## Task:
Give back the full material, exactly as it reads.

## Supplied data:
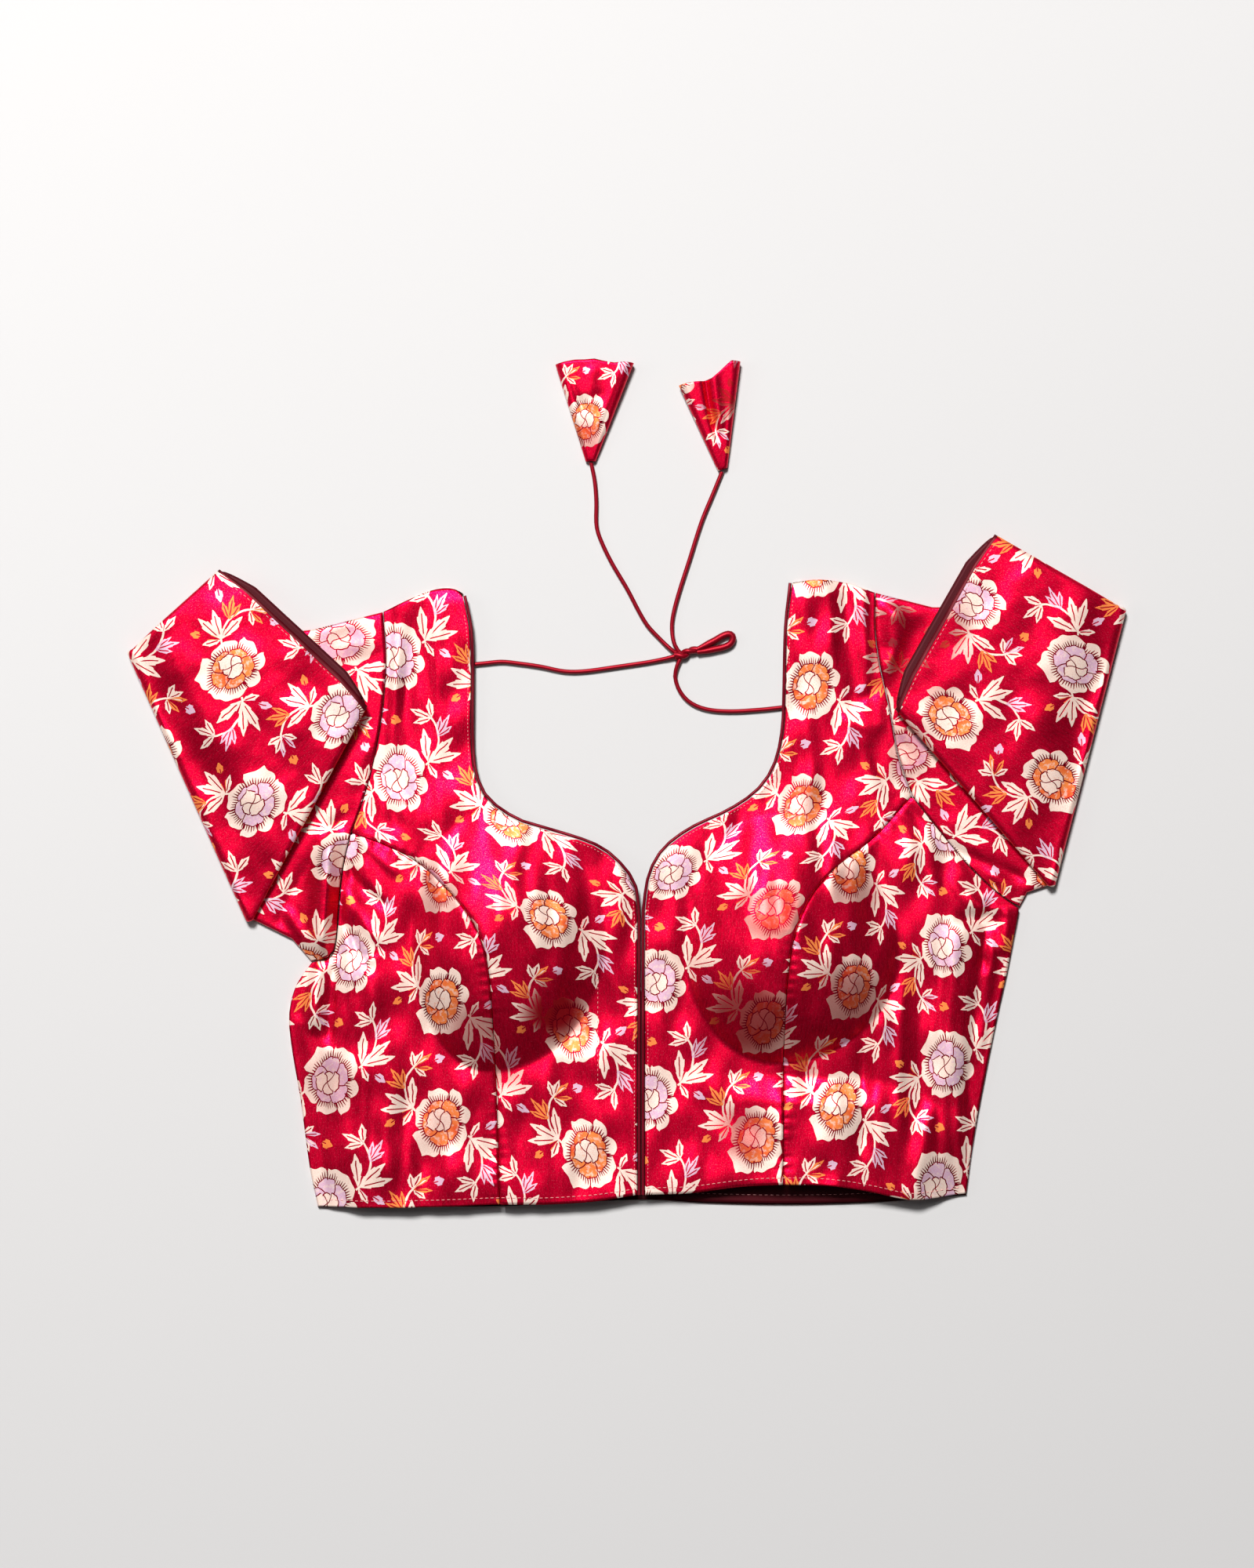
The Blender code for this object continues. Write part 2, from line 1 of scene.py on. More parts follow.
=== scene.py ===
import math
from collections import namedtuple

import bpy
import numpy as np
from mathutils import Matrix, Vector
from mathutils.geometry import delaunay_2d_cdt, interpolate_bezier


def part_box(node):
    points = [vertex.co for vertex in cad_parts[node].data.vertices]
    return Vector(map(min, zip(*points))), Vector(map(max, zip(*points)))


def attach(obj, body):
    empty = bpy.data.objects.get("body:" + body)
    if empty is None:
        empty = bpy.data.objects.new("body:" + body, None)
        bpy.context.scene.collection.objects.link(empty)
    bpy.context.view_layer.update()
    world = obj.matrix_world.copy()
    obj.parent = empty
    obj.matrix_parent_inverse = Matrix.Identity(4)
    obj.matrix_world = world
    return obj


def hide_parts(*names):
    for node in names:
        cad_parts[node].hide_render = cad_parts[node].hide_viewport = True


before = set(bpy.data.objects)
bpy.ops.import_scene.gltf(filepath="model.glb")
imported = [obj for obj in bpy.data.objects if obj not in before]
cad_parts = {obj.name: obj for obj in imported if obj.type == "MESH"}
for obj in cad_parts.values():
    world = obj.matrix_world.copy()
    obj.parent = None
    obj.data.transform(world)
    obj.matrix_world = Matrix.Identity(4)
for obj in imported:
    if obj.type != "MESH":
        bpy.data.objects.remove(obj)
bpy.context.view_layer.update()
mm = 0.001
sides = {"left": 1, "right": -1}  # which hand of each outline the cloth lies on

# Garment millimetres: across from the opening, up from the waist hem, height over the floor.
# Lines are lists of (across, up). The knot's place in them ties them to the frame.
knotPlace = np.array([27.4, 346.2])
shift = [(low + high) / 2 - spot * mm for low, high, spot in zip(*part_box("dori_knot"), knotPlace)]
print("frame loaded")


def placed(x, y, z):
    return (x * mm + shift[0], y * mm + shift[1], z * mm)


def inScene(name, data):
    made = bpy.data.objects.new(name, data)
    bpy.context.scene.collection.objects.link(made)
    return made


# Camera straight above, as in the photo
view = {"middle": (-8.8, 264.6), "height": 2.2, "tallSide": 0.98, "sensor": 36}

cameraData = bpy.data.cameras.new("viewCamera")
cameraData.lens = view["sensor"] * view["height"] / view["tallSide"]
camera = inScene("viewCamera", cameraData)
camera.location = placed(*view["middle"], view["height"] / mm)
bpy.context.scene.camera = camera
bpy.context.scene.view_settings.view_transform = "Standard"  # keeps the crimson as deep as it is


# Lines and small sums
def easeBetween(value, start, end):
    share = np.clip((np.asarray(value, float) - start) / (end - start), 0, 1)
    return share * share * (3 - 2 * share)


def mixValues(a, b, share):
    return a + (b - a) * share


def unit(vector):
    return vector / np.linalg.norm(vector, axis=-1, keepdims=True)


def smoothLine(stops, perSpan=10):
    points = [Vector(tuple(stop)) for stop in stops]
    line = []
    for i in range(len(points) - 1):
        before, a = points[max(i - 1, 0)], points[i]
        b, after = points[i + 1], points[min(i + 2, len(points) - 1)]
        span = (b - a).length
        lead, trail = (b - before).normalized() * span / 3, (after - a).normalized() * span / 3
        line += interpolate_bezier(a, a + lead, b - trail, b, perSpan + 1)[:-1]
    return np.array([tuple(point) for point in line + [points[-1]]])


def lengthsAlong(line):
    return np.concatenate([[0], np.cumsum(np.linalg.norm(np.diff(line, axis=0), axis=1))])


def alongLine(line, wanted):  # places at given lengths along a line
    run = lengthsAlong(line)
    return np.stack([np.interp(wanted, run, values) for values in line.T], axis=-1)


def evenly(line, count):
    return alongLine(line, np.linspace(0, lengthsAlong(line)[-1], count))


def drawn(stops, count):
    return evenly(smoothLine(stops), count)


def shifted(line, distance):  # to the line's left for a positive distance
    run = unit(np.vstack([line[1:], line[-1:]]) - np.vstack([line[:1], line[:-1]]))
    return line + np.column_stack([-run[:, 1], run[:, 0]]) * distance


def between(start, stops, end):
    return smoothLine([start, *stops[1:-1], end])


def nearestOn(points, line):  # how far a line's nearest spot is from each point, and which it is
    away, which = [], []
    for part in np.array_split(points, len(points) // 2000 + 1):
        gaps = np.linalg.norm(part[:, None] - line[None], axis=2)
        away.append(gaps.min(axis=1))
        which.append(gaps.argmin(axis=1))
    return np.concatenate(away), np.concatenate(which)


# Node trees
def linked(socket, value):
    if isinstance(value, Amount):
        socket.id_data.links.new(value.socket, socket)
    elif value is not None:
        socket.default_value = value


def addNode(tree, kind, values=(), operation=None):
    node = tree.nodes.new("ShaderNode" + kind)
    if operation:
        node.operation = operation
    for socket, value in zip(node.inputs, values):
        linked(socket, value)
    return node


class Amount:  # value in a node tree: plain signs join numbers, and | takes the larger
    def __init__(self, socket):
        self.socket, self.tree = socket, socket.id_data

    def by(self, kind, *others):
        return Amount(addNode(self.tree, "Math", (self, *others), kind).outputs[0])

    def scaled(self, factor, plus):
        return self.by("MULTIPLY_ADD", factor, plus)

    def __sub__(self, other):
        return self.by("SUBTRACT", other)

    def __rsub__(self, other):
        return self.scaled(-1.0, other)

    def __mul__(self, other):
        return self.by("MULTIPLY", other)

    def __truediv__(self, other):
        return self.by("DIVIDE", other)

    def __lt__(self, other):
        return self.by("LESS_THAN", other)

    def __gt__(self, other):
        return self.by("GREATER_THAN", other)

    def __or__(self, other):
        return self.by("MAXIMUM", other)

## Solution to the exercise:
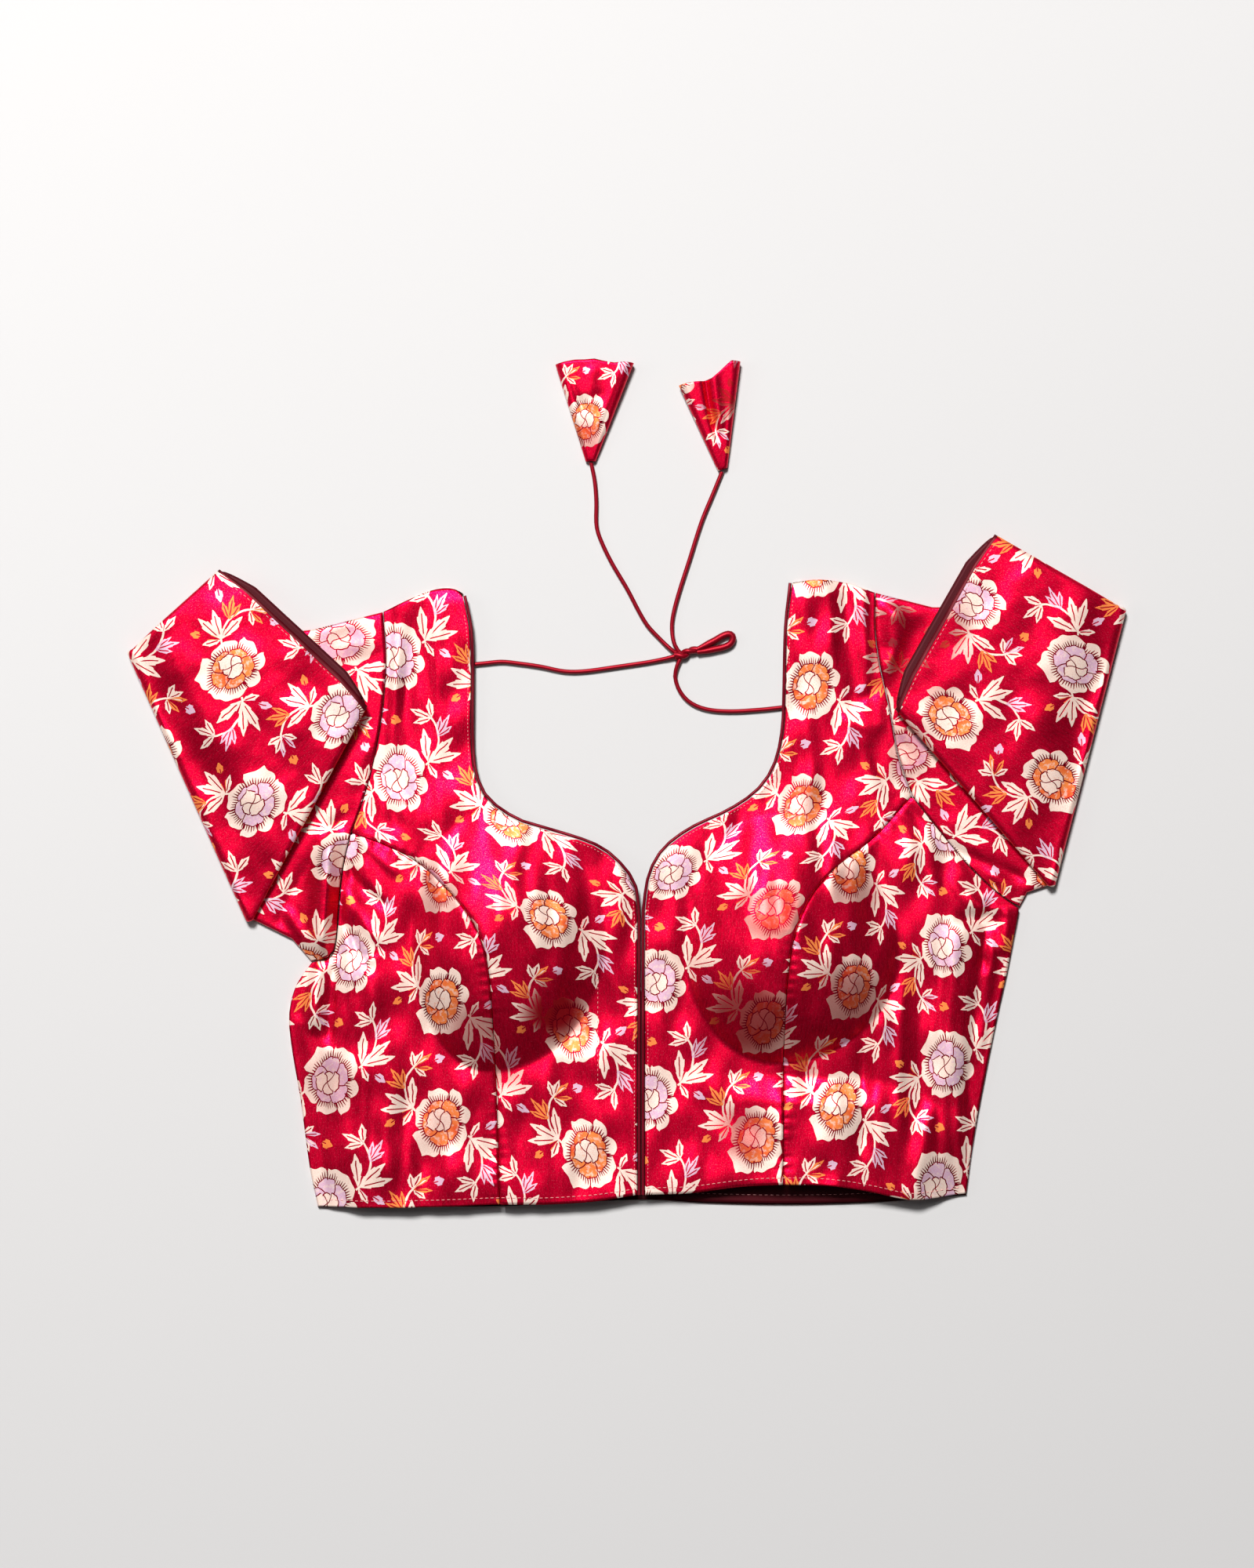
The Blender code for this object continues. Write part 2, from line 1 of scene.py on. More parts follow.
=== scene.py ===
import math
from collections import namedtuple

import bpy
import numpy as np
from mathutils import Matrix, Vector
from mathutils.geometry import delaunay_2d_cdt, interpolate_bezier


def part_box(node):
    points = [vertex.co for vertex in cad_parts[node].data.vertices]
    return Vector(map(min, zip(*points))), Vector(map(max, zip(*points)))


def attach(obj, body):
    empty = bpy.data.objects.get("body:" + body)
    if empty is None:
        empty = bpy.data.objects.new("body:" + body, None)
        bpy.context.scene.collection.objects.link(empty)
    bpy.context.view_layer.update()
    world = obj.matrix_world.copy()
    obj.parent = empty
    obj.matrix_parent_inverse = Matrix.Identity(4)
    obj.matrix_world = world
    return obj


def hide_parts(*names):
    for node in names:
        cad_parts[node].hide_render = cad_parts[node].hide_viewport = True


before = set(bpy.data.objects)
bpy.ops.import_scene.gltf(filepath="model.glb")
imported = [obj for obj in bpy.data.objects if obj not in before]
cad_parts = {obj.name: obj for obj in imported if obj.type == "MESH"}
for obj in cad_parts.values():
    world = obj.matrix_world.copy()
    obj.parent = None
    obj.data.transform(world)
    obj.matrix_world = Matrix.Identity(4)
for obj in imported:
    if obj.type != "MESH":
        bpy.data.objects.remove(obj)
bpy.context.view_layer.update()
mm = 0.001
sides = {"left": 1, "right": -1}  # which hand of each outline the cloth lies on

# Garment millimetres: across from the opening, up from the waist hem, height over the floor.
# Lines are lists of (across, up). The knot's place in them ties them to the frame.
knotPlace = np.array([27.4, 346.2])
shift = [(low + high) / 2 - spot * mm for low, high, spot in zip(*part_box("dori_knot"), knotPlace)]
print("frame loaded")


def placed(x, y, z):
    return (x * mm + shift[0], y * mm + shift[1], z * mm)


def inScene(name, data):
    made = bpy.data.objects.new(name, data)
    bpy.context.scene.collection.objects.link(made)
    return made


# Camera straight above, as in the photo
view = {"middle": (-8.8, 264.6), "height": 2.2, "tallSide": 0.98, "sensor": 36}

cameraData = bpy.data.cameras.new("viewCamera")
cameraData.lens = view["sensor"] * view["height"] / view["tallSide"]
camera = inScene("viewCamera", cameraData)
camera.location = placed(*view["middle"], view["height"] / mm)
bpy.context.scene.camera = camera
bpy.context.scene.view_settings.view_transform = "Standard"  # keeps the crimson as deep as it is


# Lines and small sums
def easeBetween(value, start, end):
    share = np.clip((np.asarray(value, float) - start) / (end - start), 0, 1)
    return share * share * (3 - 2 * share)


def mixValues(a, b, share):
    return a + (b - a) * share


def unit(vector):
    return vector / np.linalg.norm(vector, axis=-1, keepdims=True)


def smoothLine(stops, perSpan=10):
    points = [Vector(tuple(stop)) for stop in stops]
    line = []
    for i in range(len(points) - 1):
        before, a = points[max(i - 1, 0)], points[i]
        b, after = points[i + 1], points[min(i + 2, len(points) - 1)]
        span = (b - a).length
        lead, trail = (b - before).normalized() * span / 3, (after - a).normalized() * span / 3
        line += interpolate_bezier(a, a + lead, b - trail, b, perSpan + 1)[:-1]
    return np.array([tuple(point) for point in line + [points[-1]]])


def lengthsAlong(line):
    return np.concatenate([[0], np.cumsum(np.linalg.norm(np.diff(line, axis=0), axis=1))])


def alongLine(line, wanted):  # places at given lengths along a line
    run = lengthsAlong(line)
    return np.stack([np.interp(wanted, run, values) for values in line.T], axis=-1)


def evenly(line, count):
    return alongLine(line, np.linspace(0, lengthsAlong(line)[-1], count))


def drawn(stops, count):
    return evenly(smoothLine(stops), count)


def shifted(line, distance):  # to the line's left for a positive distance
    run = unit(np.vstack([line[1:], line[-1:]]) - np.vstack([line[:1], line[:-1]]))
    return line + np.column_stack([-run[:, 1], run[:, 0]]) * distance


def between(start, stops, end):
    return smoothLine([start, *stops[1:-1], end])


def nearestOn(points, line):  # how far a line's nearest spot is from each point, and which it is
    away, which = [], []
    for part in np.array_split(points, len(points) // 2000 + 1):
        gaps = np.linalg.norm(part[:, None] - line[None], axis=2)
        away.append(gaps.min(axis=1))
        which.append(gaps.argmin(axis=1))
    return np.concatenate(away), np.concatenate(which)


# Node trees
def linked(socket, value):
    if isinstance(value, Amount):
        socket.id_data.links.new(value.socket, socket)
    elif value is not None:
        socket.default_value = value


def addNode(tree, kind, values=(), operation=None):
    node = tree.nodes.new("ShaderNode" + kind)
    if operation:
        node.operation = operation
    for socket, value in zip(node.inputs, values):
        linked(socket, value)
    return node


class Amount:  # value in a node tree: plain signs join numbers, and | takes the larger
    def __init__(self, socket):
        self.socket, self.tree = socket, socket.id_data

    def by(self, kind, *others):
        return Amount(addNode(self.tree, "Math", (self, *others), kind).outputs[0])

    def scaled(self, factor, plus):
        return self.by("MULTIPLY_ADD", factor, plus)

    def __sub__(self, other):
        return self.by("SUBTRACT", other)

    def __rsub__(self, other):
        return self.scaled(-1.0, other)

    def __mul__(self, other):
        return self.by("MULTIPLY", other)

    def __truediv__(self, other):
        return self.by("DIVIDE", other)

    def __lt__(self, other):
        return self.by("LESS_THAN", other)

    def __gt__(self, other):
        return self.by("GREATER_THAN", other)

    def __or__(self, other):
        return self.by("MAXIMUM", other)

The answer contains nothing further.